The perpetual dawn we want is asking the impossible, but searching for it beats a lifetime in a cave. A part of us wants to breathe the air of another place, another planet.
What to do? First know yourself. How much intensity can you take? If you suffer from anxiety, distress will not disappear except by stretching of the rubber band of your soul; albeit little by little.
Some live for the dance, lose themselves in the music of life, and allow tomorrow to come when it comes. Yes, grief is a possibility, but, as Nick Romano (John Derek) says in the movie Knock On Any Door, you then “live fast, die young, and have a good-looking corpse.” Sounds reckless, but we do need something to enliven us, avoid the slow-death of routine and saying a perpetual “no” to opportunity and adventure. In my estimation, many of us, much of the time, live in an emotional safe zone than permits personal and societal growth.
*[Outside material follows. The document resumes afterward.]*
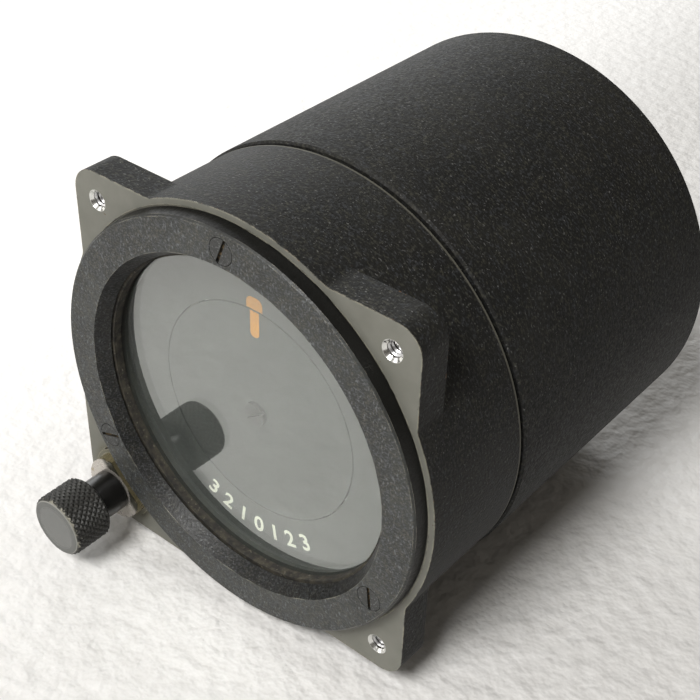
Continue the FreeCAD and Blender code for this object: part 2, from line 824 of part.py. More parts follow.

Still, don’t be Nick Romano. Perhaps a recommendation from the stoic philosopher Seneca will appeal more than Nick’s words:
It is truly said … by Curius Dentatus, that he would rather be a dead man than a live one dead; it is the worst of evils to depart from the world of the living before you die.
Intensity can be too much. It doesn’t take long to ruin your life (or your sleep) and good judgement is a precious quality not found at the store. But don’t assume maturity always means being careful. There is wisdom, too, in finding out what you are missing before you miss it.